I am new to the “grit” movement. I have recently reviewed the TEDtalk, read the initial research, and scrolled through various blogs and articles describing the movement (just google it). Grit isn’t just about perseverance in the pursuit of a goal in which they are passionate, but the idea of a “growth mindset” over the idea that intelligence or ability is “fixed”. At a gut-level I am 100% for encouraging students to persevere in times of struggle, and supporting students in developing their confidence as they face challenges. I don’t think anyone can argue with the idea that resilience is a desirable personality/character trait and that scores of successful people cite their ability to overcome obstacles as a key to their success. I think most modern educators don’t believe in “fixed” ability, we challenge students and encourage them to “keep at it” and success will be revealed. I don’t hear too many educators supporting the idea of a fixed mindset (although I would not doubt that there is a belief that some students have certain strengths and weaknesses – but they are malleable). So, this new buzzword of grit seemed like a no-brainer. Of course we want to teach and encourage grit in our students. My consensus (and that of many respected educators based on my Twitter feed) was: Grit is good.
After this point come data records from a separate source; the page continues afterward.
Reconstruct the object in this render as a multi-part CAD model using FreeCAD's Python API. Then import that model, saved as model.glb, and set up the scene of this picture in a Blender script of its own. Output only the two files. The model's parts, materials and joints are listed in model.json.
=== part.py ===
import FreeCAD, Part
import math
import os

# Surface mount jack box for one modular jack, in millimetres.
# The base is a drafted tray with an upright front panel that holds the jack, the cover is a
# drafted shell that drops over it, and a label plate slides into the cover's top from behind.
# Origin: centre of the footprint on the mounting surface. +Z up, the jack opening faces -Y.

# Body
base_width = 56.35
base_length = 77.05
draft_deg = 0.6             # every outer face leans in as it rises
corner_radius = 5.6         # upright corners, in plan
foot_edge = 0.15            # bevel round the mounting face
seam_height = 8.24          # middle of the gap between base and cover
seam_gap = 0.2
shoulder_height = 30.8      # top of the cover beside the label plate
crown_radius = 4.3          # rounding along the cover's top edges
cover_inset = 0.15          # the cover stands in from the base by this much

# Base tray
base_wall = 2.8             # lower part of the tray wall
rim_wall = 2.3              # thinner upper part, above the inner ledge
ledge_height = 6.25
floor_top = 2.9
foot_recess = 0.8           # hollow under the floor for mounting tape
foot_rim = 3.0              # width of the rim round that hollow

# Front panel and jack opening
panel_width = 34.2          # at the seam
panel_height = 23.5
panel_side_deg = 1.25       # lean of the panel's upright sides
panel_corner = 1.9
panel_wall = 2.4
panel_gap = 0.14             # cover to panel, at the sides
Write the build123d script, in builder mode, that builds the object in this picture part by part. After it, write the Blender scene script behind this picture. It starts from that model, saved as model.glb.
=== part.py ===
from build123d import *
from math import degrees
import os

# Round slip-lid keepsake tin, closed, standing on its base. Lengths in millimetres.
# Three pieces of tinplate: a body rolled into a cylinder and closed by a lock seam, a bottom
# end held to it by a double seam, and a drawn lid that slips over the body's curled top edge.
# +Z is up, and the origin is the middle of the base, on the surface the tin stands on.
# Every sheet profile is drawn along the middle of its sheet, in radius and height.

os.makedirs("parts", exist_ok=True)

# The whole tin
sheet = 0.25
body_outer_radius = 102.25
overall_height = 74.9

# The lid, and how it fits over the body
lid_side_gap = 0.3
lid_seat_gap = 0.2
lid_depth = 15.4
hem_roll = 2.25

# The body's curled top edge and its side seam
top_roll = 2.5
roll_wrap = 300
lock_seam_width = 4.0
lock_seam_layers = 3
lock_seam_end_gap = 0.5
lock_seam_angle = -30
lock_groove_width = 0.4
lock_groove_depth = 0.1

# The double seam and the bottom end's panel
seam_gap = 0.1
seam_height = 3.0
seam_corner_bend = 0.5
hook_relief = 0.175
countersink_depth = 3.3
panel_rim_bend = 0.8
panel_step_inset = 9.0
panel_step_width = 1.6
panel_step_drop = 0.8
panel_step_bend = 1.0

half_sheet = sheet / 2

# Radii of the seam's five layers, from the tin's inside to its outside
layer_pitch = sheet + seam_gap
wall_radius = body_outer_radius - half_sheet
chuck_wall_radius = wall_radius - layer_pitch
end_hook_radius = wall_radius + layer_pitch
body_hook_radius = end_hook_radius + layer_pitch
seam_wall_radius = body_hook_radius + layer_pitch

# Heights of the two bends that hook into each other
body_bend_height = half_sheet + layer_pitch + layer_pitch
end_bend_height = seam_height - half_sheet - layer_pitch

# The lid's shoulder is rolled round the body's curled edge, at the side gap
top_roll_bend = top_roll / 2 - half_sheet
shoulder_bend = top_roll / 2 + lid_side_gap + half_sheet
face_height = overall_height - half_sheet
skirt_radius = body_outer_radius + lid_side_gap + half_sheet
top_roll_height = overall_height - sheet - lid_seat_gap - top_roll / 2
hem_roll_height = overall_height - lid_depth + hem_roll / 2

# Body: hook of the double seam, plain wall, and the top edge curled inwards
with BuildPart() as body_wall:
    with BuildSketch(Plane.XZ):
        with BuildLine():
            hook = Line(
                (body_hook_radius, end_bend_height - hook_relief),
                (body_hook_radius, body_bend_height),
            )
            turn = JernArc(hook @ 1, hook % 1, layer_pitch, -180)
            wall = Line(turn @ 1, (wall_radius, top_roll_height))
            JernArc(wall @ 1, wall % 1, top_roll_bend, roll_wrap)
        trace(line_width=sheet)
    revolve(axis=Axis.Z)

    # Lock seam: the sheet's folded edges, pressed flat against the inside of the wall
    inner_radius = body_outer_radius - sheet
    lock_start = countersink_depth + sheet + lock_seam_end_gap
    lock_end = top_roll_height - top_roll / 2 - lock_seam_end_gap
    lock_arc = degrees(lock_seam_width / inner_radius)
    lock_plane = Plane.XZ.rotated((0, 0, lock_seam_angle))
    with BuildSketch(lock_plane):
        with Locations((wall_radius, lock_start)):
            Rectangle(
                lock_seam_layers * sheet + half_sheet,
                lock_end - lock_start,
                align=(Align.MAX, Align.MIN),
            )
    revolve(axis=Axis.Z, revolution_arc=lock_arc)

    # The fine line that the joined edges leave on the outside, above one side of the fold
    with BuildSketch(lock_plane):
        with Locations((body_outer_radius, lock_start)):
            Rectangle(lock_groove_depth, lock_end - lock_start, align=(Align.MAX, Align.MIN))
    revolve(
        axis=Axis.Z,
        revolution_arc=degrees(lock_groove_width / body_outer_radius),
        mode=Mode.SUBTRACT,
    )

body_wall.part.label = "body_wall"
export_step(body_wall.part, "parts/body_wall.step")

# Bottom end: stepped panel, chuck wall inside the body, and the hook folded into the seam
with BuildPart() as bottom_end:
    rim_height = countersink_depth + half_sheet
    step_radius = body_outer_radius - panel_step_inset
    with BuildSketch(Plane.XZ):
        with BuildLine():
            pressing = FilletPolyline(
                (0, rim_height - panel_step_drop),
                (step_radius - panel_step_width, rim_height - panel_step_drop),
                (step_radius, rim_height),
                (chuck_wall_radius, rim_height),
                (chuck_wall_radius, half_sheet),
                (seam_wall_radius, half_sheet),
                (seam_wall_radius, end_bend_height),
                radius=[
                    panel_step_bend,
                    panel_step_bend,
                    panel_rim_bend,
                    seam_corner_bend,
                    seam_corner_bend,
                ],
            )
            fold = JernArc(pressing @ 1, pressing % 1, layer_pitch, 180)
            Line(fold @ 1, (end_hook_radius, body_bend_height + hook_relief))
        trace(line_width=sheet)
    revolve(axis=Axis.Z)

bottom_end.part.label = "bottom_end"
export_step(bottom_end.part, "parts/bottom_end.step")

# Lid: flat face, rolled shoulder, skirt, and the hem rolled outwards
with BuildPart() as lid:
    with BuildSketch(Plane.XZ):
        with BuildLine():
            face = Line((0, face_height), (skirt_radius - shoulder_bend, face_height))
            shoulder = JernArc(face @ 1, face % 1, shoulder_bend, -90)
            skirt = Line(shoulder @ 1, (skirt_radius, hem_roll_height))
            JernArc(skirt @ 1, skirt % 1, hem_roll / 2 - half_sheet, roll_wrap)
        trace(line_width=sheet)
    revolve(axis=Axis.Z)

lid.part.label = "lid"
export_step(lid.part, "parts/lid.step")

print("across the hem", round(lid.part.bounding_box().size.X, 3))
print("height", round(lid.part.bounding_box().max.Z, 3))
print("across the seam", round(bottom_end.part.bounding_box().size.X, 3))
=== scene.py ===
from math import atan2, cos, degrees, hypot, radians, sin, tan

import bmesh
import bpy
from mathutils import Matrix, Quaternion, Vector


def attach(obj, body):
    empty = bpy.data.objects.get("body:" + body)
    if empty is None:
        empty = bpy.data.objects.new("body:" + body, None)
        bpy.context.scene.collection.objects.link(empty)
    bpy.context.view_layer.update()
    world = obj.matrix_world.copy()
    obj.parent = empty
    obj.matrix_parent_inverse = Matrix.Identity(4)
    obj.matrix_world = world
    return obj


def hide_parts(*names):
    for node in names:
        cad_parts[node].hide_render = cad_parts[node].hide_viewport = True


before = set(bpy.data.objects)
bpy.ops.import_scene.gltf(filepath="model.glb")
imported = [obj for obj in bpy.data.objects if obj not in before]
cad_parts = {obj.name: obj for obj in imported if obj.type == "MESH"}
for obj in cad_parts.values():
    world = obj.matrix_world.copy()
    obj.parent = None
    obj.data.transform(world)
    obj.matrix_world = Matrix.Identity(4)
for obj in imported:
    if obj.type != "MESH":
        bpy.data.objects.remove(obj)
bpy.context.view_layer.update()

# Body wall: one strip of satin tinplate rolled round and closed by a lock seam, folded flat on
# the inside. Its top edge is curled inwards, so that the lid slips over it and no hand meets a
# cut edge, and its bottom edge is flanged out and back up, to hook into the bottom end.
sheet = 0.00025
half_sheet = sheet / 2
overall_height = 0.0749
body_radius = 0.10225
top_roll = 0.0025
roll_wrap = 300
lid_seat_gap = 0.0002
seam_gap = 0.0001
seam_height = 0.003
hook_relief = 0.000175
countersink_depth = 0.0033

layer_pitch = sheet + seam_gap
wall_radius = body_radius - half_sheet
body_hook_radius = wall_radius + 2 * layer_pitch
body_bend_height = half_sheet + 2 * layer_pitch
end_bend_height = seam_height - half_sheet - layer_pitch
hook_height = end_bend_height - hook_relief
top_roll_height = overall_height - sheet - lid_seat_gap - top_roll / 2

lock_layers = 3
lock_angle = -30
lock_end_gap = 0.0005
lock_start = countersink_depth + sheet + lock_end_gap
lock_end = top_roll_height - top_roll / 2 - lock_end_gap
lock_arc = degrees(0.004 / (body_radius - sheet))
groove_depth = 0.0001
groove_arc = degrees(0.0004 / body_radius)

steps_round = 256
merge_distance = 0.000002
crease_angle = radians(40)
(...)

During my commute to work, I heard one of two different stories on NPR about schools integrating the “grit” concept that left me shocked. It seems a particular school and program is trying to teach grit to students, however their approach may be overzealous and potentially negative to students. Without rehashing the entire story, the basic premise is that to teach grit, the school and its teachers create an artificial obstacle or challenge that students must overcome (almost like a washout course in college). Along the way, the mantra of “growth mindset” and “grit” are common, but the basic positive regard for students seems to be deliberately hushed. The teachers and leaders actually avoid confidence boosting statements like, “You are a smart kid”, they discourage the usual positive comment as “dirty words” in favor of the new language of grit, “failure is success”. This story struck me as a decent idea gone awry. Grit is even part of the gradebook! Alfie Kohn also has expressed concerns about the approach, also mentioned in a different NPR story. His concerns go beyond the obvious issue of student self esteem and confidence, but into the broader frame of the teacher/school psyche. Essentially, placing the responsibility exclusively on the learner, instead of placing the leverage on a teacher and their teaching strategies and designs for instruction, “They don’t have enough grit to make it in my class” or “They are learning grit with that failure”.
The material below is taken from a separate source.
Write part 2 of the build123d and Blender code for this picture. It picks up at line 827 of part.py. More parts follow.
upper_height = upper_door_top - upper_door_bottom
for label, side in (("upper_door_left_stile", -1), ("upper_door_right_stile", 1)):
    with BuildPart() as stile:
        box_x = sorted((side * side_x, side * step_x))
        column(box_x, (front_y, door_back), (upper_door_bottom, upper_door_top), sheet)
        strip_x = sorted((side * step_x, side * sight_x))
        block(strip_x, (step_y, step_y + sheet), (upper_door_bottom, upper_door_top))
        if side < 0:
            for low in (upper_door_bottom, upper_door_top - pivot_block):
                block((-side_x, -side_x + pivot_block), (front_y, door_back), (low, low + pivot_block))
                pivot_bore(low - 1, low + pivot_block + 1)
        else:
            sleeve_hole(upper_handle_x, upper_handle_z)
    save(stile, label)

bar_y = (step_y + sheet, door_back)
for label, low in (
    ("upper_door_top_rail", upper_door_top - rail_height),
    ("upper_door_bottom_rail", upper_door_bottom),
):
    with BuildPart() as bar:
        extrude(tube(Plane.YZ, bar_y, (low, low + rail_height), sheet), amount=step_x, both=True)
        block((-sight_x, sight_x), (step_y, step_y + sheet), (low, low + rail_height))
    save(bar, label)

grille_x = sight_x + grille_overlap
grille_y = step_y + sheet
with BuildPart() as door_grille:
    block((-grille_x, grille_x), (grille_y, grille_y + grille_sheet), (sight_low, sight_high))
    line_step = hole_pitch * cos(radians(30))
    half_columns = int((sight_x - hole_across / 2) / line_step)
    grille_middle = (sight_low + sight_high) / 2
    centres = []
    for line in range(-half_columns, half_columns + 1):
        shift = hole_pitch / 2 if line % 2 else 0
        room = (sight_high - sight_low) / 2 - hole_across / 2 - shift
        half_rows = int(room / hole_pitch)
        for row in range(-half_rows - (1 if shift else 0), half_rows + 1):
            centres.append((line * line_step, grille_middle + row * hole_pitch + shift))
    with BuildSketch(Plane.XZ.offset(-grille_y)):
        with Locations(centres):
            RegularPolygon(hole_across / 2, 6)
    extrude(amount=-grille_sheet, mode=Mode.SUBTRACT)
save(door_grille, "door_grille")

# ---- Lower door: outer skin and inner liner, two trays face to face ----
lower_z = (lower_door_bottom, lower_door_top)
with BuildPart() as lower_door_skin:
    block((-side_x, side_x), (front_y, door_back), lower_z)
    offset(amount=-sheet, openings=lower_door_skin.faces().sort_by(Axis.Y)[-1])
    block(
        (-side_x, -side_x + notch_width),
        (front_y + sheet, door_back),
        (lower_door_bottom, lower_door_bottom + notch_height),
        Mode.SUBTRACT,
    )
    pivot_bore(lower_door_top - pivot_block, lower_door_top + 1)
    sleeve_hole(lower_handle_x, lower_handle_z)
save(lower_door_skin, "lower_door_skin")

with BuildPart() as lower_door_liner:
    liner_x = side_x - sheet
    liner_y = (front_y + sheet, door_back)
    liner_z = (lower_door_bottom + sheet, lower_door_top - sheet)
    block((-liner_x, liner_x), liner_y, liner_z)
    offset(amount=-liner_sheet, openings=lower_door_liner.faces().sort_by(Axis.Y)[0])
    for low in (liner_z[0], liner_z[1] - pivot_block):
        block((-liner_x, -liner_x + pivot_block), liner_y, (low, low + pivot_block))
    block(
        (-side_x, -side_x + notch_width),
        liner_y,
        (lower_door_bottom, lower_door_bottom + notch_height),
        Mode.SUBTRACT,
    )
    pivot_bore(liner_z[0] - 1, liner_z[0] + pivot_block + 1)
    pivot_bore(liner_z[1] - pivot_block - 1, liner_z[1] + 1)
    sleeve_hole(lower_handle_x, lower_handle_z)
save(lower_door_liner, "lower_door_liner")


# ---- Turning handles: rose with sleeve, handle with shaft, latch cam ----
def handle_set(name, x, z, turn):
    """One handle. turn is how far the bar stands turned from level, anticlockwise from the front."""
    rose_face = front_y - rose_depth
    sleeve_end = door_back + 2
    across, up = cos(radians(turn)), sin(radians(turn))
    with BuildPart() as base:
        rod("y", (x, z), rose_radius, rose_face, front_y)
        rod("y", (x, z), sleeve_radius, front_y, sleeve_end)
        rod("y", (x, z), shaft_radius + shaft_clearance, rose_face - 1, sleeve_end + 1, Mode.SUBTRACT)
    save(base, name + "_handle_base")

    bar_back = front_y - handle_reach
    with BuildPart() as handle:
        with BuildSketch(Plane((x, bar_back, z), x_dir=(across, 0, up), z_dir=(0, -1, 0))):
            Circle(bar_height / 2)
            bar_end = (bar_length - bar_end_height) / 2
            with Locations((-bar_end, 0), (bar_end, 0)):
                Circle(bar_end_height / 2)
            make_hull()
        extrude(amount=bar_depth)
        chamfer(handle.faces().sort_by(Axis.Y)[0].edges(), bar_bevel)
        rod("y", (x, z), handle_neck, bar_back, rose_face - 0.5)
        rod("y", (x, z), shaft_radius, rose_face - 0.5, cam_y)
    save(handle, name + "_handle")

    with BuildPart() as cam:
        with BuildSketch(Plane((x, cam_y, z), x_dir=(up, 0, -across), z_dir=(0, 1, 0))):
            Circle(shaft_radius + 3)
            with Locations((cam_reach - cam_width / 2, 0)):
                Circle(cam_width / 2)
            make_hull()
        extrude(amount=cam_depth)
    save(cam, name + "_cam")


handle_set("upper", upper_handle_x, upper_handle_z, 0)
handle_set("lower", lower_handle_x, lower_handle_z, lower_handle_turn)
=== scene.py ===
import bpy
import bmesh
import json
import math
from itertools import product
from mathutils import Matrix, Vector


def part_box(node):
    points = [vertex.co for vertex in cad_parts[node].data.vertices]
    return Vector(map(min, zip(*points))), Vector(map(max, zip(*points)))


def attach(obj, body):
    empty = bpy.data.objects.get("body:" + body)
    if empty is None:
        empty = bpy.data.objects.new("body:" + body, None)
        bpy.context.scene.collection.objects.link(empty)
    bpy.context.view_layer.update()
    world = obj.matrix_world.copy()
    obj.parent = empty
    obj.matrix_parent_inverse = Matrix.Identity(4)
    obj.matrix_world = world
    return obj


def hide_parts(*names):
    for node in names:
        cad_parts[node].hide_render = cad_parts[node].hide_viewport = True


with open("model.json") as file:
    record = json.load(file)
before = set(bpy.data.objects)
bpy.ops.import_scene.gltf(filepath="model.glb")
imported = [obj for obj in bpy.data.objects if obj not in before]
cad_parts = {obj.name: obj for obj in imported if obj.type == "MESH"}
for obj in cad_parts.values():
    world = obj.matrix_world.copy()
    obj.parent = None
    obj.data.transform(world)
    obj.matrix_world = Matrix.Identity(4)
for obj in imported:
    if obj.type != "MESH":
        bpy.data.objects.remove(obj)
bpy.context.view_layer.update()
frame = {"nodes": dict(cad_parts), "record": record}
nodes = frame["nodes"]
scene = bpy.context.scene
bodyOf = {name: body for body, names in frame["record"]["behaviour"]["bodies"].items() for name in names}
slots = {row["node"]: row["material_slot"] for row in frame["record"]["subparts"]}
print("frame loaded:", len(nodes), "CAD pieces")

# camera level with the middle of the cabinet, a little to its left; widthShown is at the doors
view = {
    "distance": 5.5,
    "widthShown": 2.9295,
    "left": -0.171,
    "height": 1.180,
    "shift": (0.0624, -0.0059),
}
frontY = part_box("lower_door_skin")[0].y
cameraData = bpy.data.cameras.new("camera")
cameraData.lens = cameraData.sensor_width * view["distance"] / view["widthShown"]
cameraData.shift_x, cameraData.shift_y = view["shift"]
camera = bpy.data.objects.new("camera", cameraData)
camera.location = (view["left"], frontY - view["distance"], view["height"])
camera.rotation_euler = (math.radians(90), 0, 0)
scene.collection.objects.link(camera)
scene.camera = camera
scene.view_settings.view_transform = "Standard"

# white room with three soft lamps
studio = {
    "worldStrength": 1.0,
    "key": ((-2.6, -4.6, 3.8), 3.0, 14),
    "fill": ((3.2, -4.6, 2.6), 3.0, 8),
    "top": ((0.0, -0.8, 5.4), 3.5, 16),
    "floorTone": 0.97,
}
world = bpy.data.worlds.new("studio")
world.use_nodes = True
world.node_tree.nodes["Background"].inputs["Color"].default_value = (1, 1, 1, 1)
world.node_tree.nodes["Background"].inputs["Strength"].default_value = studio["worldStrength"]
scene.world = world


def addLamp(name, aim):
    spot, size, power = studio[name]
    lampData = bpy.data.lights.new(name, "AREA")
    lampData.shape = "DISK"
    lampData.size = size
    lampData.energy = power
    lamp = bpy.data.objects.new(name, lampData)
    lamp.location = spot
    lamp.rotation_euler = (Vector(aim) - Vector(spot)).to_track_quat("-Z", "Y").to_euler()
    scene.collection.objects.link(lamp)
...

Grit is good. I still believe in it, I still talk about it with students, I still cheer it on and emphasize a “growth mindset” when students run into obstacles or make mistakes (probably every student, almost every day to some degree). However, I think that schools with high expectations, rigor, and an enriched curriculum should have ample opportunity to exercise grit without artificially manufacturing failure lessons. Heck, adolescence alone provides a rich landscape of challenges for encouraging and strengthening perseverance and confidence. A final concern is that the moniker of “Grit” could shift responsibility away from the teacher and good instruction to become a justification for being comfortable or even complicit with student failure. This is more of a cautionary tale about taking an idea too far than a condemnation of an idea that makes great sense on a gut-level.
So, I’ll buy a t-shirt, I’ll say it when a kid inevitably “hits a wall” socially, emotionally, academically, or even psychologically. But I will still tell them that they are great kids, I will still tell them to have confidence and that they are smart, creative, intelligent, hard working, ethical, honorable, etc…. I don’t think I will ever be able to intentionally sabotage or “set them up” for failure. Sure, setbacks are part of the journey of life and growing up, but it is not a job of a teacher. Good teachers are too busy for that anyway.